How has Covid-19 affected finance advice?
PUBLISHED: 16:03 19 October 2020 | UPDATED: 16:03 19 October 2020
Diane FIsh and Phil Beck are Independent Financial Advisers with Smith & Pinching, Chartered Financial Planners, discussing financial advice during coronavirus.
In a departure from our normal Q&A column, this week we look at how financial advice is being delivered during the COVID-19 pandemic. We asked experts at Smith & Pinching how the crisis has affected their work.
Phil Beck: It really has been business almost as usual during lockdown. At Smith & Pinching we had the technology in place right from the start of lockdown so that we could meet with our clients either online over video calling or over the telephone. We are meeting clients face-to-face again now (at the time of writing – we’ll stop if the guidelines change!), but we are of course observing social distancing rules and wearing masks as needed.
Diane Fish: One of my specialist areas is mortgage advice and I did have lots of conversations with clients about their mortgage worries at the start of lockdown. Now I have clients wanting to take advantage of the Stamp Duty exemption to move house. Lockdown gave people the chance to think about their finances, so I’m also talking to clients about reviewing their mortgages to see if they can get a better deal.
Phil: Yes, I’ve found that clients are ready to review all aspects of their finances. Planning ahead for retirement is a priority for most people so pension investment is the area most often at the top of clients’ discussion list. Lockdown has changed some clients’ plans for the future – but in different ways. Some clients didn’t enjoy being at home all day and are determined to work longer but others are looking to bring retirement forward. Where we have a change of expected retirement date, we’ve often needed to adjust pension strategies to take account of the altered need.

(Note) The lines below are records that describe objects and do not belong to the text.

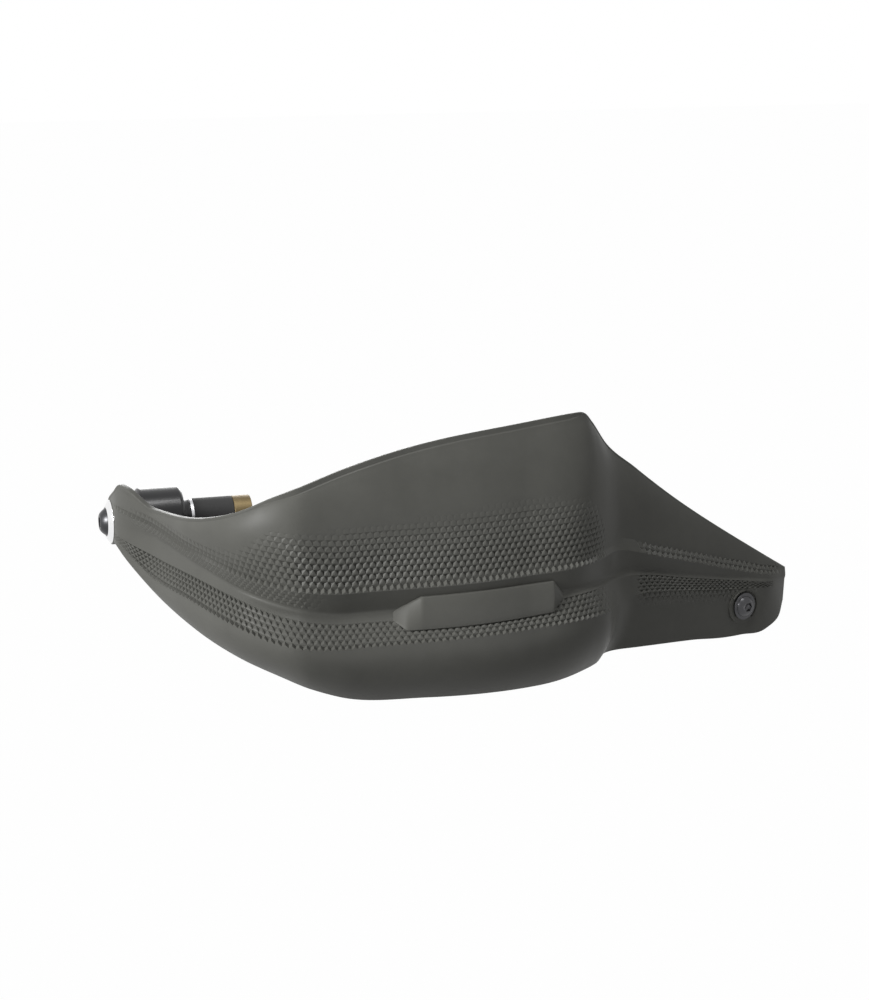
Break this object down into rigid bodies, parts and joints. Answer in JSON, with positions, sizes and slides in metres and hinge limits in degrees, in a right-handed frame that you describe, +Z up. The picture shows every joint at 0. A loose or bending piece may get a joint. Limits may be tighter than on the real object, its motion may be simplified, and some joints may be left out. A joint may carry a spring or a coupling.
{
  "type": "motorcycle hand guard",
  "caption": "Moulded hand guard shell for a handlebar's right end, with bar-end weight, expander, clamp and arm bracket.",
  "frame": {"origin": "on the handlebar's axis, at the end face of the bar tube, where the bar-end weight seats", "axes": "+X along the bar axis towards the middle of the bike, +Z up, -Y forward past the shell"},
  "size_m": [0.3396, 0.1637, 0.126],
  "materials": {
    "shell_plastic": "fine moulded grain, satin",
    "bright_aluminium": "polished",
    "black_steel": "black zinc plate",
    "black_alloy": "black anodised",
    "weight_black": "gloss black",
    "zinc_steel": "zinc plated",
    "rubber": "matte",
    "brass": "turned",
    "bracket_paint": "black powder coat",
    "liner_plastic": "moulded"
  },
  "bodies": {
    "root": {"guard_shell": "shell_plastic", "end_ring": "bright_aluminium", "end_bolt": "black_steel", "end_spacer": "black_alloy", "bar_end_weight": "weight_black", "expander_washer": "zinc_steel", "expander_bush": "rubber", "expander_nut": "brass", "arm_screw": "black_steel", "arm_sleeve": "zinc_steel", "arm_rubber": "rubber", "arm_washer": "zinc_steel", "arm_nut": "zinc_steel", "bracket": "bracket_paint", "foot_washer": "zinc_steel", "foot_bolt": "black_steel", "clamp_body": "black_alloy", "clamp_cap": "black_alloy", "clamp_liners": "liner_plastic", "clamp_washers": "zinc_steel", "clamp_bolts": "black_steel"}
  },
  "joints": []
}
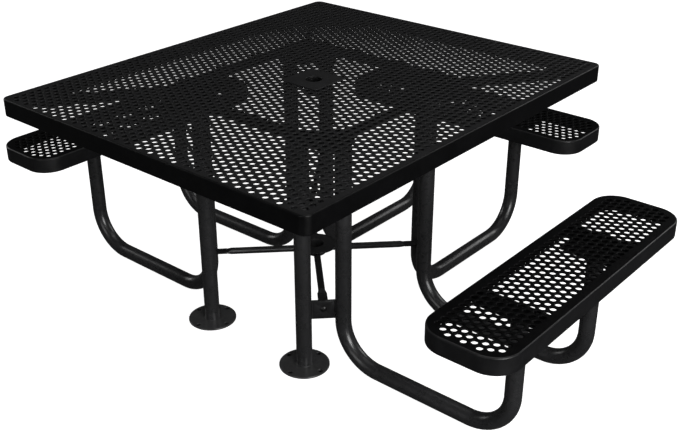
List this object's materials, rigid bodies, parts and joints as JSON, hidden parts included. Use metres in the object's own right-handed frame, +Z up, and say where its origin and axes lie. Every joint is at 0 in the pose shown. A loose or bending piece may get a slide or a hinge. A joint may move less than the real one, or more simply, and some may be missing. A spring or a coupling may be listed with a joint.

Diane: COVID-19 has been a wake-up call for many people in terms of what protection plans they have in place if something stopped them earning an income. We’ve seen an increased awareness of income protection and critical illness insurance plans.
Phil: The pandemic and the subsequent market volatility have also changed some people’s attitude to investment risk. Investment risk is something we discuss with clients at every review: it’s a critical factor in decisions about what investments are suitable for each individual investor.
Diane: For many older retirees, 2020 has been a time when they’ve re-assessed their lifestyle and general attitude to life. Many have spent very little while they’ve been shielded at home, but there is a real sense of making the most of life once we emerge from the crisis, or of ensuring that family members are financially secure. I’ve discussed various forms of later life borrowing with a number of clients.
Phil: The most important point I’ve been making to clients is that financial planning is all about the long game. Markets may be turbulent in the short term but history shows us that they normally recover over time. If you have a sound financial plan, reviewed on a regular basis, then you should be able to meet your longer term objectives – but it is essential to keep everything under review.
Diane: Absolutely, Phil. At Smith & Pinching we believe that it is so important to know our clients well, to build a strong financial plan and to revisit it regularly to keep matters on track.
The value of an investment and the income from it could go down as well as up. The return at the end of the investment period is not guaranteed and you may get back less than you originally invested.
Your home may be repossessed if you do not keep up payments on your mortgage.
There will be a fee for the mortgage advice. The precise amount will depend upon your circumstances, and the type of lending taken. Smith & Pinching’s minimum advice fee is £700.
Any opinions expressed in this article do not constitute advice.